Records
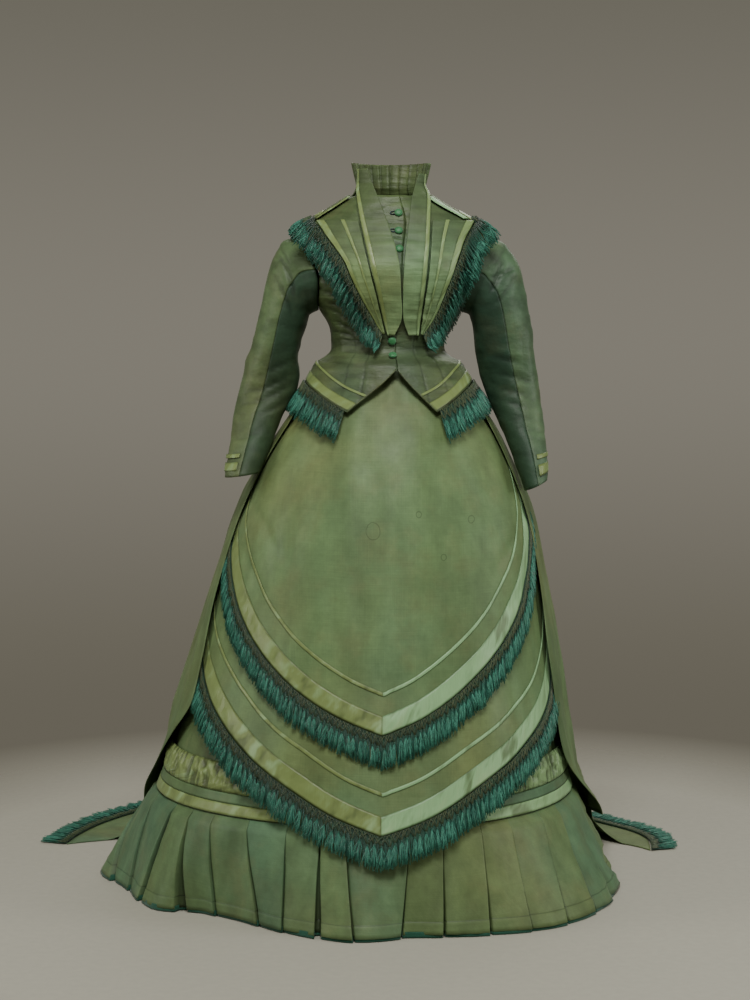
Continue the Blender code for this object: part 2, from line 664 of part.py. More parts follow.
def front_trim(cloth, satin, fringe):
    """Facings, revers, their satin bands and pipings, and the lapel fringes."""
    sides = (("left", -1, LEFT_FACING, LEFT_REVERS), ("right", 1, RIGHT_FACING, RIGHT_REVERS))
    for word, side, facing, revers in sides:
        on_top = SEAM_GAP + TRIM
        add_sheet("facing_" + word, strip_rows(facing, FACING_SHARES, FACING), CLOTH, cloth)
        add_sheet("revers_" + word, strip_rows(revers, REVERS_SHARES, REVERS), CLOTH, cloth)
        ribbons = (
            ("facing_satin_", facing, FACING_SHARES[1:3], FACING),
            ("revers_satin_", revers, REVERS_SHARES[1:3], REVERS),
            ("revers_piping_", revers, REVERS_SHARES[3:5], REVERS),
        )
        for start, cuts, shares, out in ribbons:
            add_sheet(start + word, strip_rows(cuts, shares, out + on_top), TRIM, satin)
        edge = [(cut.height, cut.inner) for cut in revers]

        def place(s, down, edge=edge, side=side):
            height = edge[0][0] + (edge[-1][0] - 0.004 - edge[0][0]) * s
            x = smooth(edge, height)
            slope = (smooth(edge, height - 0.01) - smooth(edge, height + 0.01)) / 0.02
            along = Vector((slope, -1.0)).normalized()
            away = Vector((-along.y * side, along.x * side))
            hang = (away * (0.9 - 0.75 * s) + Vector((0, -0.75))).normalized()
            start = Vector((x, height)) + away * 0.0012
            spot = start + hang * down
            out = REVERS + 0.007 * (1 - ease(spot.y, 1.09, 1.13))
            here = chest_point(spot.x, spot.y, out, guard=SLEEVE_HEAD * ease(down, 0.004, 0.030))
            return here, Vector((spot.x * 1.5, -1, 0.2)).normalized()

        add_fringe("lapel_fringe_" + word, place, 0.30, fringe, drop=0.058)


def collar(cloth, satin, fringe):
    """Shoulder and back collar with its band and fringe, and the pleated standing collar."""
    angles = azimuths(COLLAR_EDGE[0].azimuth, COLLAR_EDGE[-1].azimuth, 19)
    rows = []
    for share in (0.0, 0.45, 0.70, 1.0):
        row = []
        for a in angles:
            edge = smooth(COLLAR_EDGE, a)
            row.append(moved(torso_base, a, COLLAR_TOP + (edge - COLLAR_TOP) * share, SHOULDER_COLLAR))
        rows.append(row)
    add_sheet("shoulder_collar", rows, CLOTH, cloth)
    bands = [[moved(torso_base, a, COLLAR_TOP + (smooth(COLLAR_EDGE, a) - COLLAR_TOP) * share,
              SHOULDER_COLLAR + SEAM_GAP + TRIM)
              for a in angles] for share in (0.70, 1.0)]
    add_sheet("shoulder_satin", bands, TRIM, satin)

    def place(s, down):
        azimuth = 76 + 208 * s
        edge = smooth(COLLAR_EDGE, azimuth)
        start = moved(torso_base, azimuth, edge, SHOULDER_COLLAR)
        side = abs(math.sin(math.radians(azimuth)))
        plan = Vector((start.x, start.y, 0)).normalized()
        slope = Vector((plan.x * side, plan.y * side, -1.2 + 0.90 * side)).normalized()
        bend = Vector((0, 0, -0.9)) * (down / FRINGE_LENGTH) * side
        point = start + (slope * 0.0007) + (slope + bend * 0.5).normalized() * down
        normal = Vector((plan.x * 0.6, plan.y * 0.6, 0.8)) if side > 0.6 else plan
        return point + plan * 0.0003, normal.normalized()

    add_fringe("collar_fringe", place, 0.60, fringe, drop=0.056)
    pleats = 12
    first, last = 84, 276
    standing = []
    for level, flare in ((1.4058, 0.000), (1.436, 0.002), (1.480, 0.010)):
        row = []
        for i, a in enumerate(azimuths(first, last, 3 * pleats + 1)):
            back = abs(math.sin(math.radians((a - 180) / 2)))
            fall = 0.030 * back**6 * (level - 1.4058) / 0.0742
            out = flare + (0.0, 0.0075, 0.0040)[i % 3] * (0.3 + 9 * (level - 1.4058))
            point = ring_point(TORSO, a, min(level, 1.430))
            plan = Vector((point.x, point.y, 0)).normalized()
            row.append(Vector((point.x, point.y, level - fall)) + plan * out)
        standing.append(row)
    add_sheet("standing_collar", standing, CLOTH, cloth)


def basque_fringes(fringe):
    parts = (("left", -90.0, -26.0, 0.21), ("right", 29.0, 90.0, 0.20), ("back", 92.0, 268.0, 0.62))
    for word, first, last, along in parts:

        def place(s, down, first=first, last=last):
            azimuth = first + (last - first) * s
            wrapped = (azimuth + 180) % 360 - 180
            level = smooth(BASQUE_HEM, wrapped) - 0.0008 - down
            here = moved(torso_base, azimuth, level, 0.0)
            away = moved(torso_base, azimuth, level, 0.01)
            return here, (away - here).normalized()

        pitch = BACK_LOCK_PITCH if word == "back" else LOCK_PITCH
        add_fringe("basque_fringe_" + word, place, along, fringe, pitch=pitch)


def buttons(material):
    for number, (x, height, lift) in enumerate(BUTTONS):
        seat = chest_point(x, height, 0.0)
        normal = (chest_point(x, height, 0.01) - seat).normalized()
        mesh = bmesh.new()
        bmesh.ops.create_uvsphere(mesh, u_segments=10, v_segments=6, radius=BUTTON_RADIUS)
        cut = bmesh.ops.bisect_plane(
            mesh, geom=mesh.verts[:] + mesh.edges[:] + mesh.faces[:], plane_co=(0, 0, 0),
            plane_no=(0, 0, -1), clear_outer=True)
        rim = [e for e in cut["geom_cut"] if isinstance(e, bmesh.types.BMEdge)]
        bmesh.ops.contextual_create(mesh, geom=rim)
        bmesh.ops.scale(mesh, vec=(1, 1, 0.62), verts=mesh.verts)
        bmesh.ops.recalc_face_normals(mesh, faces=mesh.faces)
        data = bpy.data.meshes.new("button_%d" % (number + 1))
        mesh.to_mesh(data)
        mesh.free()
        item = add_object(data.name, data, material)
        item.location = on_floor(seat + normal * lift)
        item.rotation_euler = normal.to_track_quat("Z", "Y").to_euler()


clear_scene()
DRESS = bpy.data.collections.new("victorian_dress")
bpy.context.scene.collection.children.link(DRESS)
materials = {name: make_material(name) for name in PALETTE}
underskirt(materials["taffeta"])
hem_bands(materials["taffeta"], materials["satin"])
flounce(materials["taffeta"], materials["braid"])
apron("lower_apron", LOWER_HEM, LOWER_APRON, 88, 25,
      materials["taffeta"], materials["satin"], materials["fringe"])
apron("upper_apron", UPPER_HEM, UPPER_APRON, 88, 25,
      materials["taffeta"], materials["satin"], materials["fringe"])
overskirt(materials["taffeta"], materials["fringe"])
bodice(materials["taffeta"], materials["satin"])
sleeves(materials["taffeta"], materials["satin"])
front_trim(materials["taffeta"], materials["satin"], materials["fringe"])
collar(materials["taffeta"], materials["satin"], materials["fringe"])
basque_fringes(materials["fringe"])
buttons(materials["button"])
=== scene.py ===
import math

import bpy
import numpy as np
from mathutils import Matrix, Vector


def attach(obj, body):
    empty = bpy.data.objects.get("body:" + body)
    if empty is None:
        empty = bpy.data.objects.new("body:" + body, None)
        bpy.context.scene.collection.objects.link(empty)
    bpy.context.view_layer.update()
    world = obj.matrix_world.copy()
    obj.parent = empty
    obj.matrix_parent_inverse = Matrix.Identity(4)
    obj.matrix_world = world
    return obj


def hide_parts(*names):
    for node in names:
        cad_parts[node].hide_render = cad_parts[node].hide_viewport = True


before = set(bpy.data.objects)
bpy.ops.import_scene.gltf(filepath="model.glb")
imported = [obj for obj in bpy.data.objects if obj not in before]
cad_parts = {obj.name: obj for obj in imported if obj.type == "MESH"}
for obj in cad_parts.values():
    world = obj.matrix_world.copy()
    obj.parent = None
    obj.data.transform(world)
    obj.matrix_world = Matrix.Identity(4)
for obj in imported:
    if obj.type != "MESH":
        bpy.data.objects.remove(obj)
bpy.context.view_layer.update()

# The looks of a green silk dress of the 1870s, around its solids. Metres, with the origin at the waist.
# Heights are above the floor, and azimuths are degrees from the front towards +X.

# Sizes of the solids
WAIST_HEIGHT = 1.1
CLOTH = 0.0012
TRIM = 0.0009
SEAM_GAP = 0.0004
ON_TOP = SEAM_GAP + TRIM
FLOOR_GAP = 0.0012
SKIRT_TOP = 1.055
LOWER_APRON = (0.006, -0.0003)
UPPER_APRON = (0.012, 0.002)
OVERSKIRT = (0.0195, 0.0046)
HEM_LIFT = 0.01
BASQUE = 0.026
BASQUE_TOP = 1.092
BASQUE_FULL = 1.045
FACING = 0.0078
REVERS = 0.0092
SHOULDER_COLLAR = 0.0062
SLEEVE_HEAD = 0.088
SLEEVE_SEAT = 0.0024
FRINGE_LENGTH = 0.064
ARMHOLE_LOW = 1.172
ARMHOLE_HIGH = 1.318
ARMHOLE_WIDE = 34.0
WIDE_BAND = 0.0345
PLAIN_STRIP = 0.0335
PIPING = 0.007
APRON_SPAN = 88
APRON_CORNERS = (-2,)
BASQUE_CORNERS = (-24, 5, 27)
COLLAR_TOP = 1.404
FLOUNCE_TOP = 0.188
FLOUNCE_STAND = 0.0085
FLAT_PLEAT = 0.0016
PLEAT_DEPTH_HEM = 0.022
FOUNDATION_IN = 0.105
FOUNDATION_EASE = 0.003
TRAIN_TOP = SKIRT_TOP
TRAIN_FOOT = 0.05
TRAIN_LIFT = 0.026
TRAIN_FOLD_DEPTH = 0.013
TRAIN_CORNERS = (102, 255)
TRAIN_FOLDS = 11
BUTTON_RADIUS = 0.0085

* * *

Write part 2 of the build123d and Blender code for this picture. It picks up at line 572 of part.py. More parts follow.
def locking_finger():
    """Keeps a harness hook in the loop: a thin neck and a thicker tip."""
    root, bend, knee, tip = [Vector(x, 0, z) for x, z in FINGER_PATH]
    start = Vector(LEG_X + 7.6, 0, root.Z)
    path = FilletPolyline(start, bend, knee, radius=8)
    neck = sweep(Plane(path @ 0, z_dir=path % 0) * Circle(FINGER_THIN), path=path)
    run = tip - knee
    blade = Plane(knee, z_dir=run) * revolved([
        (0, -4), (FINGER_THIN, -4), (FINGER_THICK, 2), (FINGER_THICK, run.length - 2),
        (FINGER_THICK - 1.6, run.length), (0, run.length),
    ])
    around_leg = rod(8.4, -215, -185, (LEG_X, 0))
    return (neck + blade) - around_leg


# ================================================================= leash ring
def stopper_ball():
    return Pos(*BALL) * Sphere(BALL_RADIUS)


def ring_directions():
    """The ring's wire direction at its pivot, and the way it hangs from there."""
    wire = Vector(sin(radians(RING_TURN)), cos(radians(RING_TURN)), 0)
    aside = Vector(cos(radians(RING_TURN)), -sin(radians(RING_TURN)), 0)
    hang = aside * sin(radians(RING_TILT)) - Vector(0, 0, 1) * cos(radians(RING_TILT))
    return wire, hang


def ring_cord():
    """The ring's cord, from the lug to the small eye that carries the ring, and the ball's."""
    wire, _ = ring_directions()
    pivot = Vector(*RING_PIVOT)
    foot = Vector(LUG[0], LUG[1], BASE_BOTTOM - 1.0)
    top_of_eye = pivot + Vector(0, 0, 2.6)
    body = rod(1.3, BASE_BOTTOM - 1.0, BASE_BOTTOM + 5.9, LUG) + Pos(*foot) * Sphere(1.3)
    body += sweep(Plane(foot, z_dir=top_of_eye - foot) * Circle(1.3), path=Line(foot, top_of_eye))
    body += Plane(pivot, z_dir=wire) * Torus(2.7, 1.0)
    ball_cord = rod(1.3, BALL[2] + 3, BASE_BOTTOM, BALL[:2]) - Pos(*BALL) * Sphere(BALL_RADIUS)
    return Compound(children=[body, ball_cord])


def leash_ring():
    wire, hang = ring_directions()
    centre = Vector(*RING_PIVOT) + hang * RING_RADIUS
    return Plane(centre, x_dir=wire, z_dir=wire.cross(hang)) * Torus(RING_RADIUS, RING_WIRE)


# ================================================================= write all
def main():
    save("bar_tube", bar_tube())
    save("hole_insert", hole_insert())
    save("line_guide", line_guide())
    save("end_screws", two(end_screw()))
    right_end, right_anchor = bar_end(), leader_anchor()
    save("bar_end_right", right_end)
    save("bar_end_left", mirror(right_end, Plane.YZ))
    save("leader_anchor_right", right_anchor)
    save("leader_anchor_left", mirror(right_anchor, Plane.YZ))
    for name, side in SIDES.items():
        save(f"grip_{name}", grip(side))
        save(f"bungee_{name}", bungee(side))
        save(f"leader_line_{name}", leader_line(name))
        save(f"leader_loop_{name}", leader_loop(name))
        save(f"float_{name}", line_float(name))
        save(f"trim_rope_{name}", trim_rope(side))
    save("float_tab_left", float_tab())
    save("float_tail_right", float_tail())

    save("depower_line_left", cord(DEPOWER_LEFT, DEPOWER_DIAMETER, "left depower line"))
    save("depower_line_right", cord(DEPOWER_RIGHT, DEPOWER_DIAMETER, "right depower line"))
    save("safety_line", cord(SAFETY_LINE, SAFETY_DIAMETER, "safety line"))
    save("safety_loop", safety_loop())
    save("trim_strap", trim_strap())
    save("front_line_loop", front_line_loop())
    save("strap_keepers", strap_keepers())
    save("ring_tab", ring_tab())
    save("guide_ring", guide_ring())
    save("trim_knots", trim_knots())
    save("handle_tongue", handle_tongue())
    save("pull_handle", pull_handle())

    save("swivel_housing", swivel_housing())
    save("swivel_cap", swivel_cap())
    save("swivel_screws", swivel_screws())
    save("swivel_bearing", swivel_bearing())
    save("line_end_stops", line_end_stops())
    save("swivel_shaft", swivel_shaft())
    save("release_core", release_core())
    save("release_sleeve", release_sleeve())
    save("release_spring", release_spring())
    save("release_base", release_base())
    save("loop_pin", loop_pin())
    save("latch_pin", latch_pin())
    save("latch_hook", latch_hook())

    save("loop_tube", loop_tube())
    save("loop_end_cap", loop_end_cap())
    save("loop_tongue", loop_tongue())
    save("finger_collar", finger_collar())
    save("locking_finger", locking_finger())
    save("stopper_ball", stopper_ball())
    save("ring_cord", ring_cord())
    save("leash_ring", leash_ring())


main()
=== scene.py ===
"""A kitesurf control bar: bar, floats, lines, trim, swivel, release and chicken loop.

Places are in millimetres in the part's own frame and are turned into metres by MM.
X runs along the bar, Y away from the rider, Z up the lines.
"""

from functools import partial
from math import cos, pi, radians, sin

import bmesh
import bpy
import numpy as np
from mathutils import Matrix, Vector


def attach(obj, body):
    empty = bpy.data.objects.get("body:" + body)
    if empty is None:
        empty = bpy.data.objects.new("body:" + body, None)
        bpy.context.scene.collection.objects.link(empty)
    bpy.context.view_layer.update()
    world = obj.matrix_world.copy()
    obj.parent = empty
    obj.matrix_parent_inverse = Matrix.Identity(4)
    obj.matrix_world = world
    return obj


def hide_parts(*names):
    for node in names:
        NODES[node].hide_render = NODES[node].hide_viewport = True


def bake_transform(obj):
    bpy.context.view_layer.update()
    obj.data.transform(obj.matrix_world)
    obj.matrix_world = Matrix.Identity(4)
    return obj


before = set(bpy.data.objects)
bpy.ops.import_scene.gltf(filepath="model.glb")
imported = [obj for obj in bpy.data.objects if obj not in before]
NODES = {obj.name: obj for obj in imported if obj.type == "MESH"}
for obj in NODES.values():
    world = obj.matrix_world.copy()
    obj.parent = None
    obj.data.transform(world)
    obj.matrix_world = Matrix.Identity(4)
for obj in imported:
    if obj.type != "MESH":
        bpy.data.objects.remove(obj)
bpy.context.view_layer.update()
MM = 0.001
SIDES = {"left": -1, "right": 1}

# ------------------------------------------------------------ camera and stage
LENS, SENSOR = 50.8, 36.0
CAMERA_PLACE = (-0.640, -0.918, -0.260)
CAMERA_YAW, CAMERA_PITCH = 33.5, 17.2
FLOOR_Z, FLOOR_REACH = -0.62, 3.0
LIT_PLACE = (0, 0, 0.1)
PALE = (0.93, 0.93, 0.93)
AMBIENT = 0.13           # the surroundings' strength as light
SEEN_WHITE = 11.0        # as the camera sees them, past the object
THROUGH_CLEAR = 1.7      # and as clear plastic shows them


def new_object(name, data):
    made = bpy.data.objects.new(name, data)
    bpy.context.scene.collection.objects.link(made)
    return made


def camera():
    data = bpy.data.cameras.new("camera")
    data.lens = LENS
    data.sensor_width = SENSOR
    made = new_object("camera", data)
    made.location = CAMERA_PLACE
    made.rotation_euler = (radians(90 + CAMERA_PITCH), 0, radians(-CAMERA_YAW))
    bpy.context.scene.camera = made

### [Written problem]
Extract the run of lines that opens with the line containing "Continue the Blender" and closes with the line containing "0.30, fringe, drop=0.058)"; reproduce it exactly and add nothing.

### [Exercise solution]
Continue the Blender code for this object: part 2, from line 664 of part.py. More parts follow.
def front_trim(cloth, satin, fringe):
    """Facings, revers, their satin bands and pipings, and the lapel fringes."""
    sides = (("left", -1, LEFT_FACING, LEFT_REVERS), ("right", 1, RIGHT_FACING, RIGHT_REVERS))
    for word, side, facing, revers in sides:
        on_top = SEAM_GAP + TRIM
        add_sheet("facing_" + word, strip_rows(facing, FACING_SHARES, FACING), CLOTH, cloth)
        add_sheet("revers_" + word, strip_rows(revers, REVERS_SHARES, REVERS), CLOTH, cloth)
        ribbons = (
            ("facing_satin_", facing, FACING_SHARES[1:3], FACING),
            ("revers_satin_", revers, REVERS_SHARES[1:3], REVERS),
            ("revers_piping_", revers, REVERS_SHARES[3:5], REVERS),
        )
        for start, cuts, shares, out in ribbons:
            add_sheet(start + word, strip_rows(cuts, shares, out + on_top), TRIM, satin)
        edge = [(cut.height, cut.inner) for cut in revers]

        def place(s, down, edge=edge, side=side):
            height = edge[0][0] + (edge[-1][0] - 0.004 - edge[0][0]) * s
            x = smooth(edge, height)
            slope = (smooth(edge, height - 0.01) - smooth(edge, height + 0.01)) / 0.02
            along = Vector((slope, -1.0)).normalized()
            away = Vector((-along.y * side, along.x * side))
            hang = (away * (0.9 - 0.75 * s) + Vector((0, -0.75))).normalized()
            start = Vector((x, height)) + away * 0.0012
            spot = start + hang * down
            out = REVERS + 0.007 * (1 - ease(spot.y, 1.09, 1.13))
            here = chest_point(spot.x, spot.y, out, guard=SLEEVE_HEAD * ease(down, 0.004, 0.030))
            return here, Vector((spot.x * 1.5, -1, 0.2)).normalized()

        add_fringe("lapel_fringe_" + word, place, 0.30, fringe, drop=0.058)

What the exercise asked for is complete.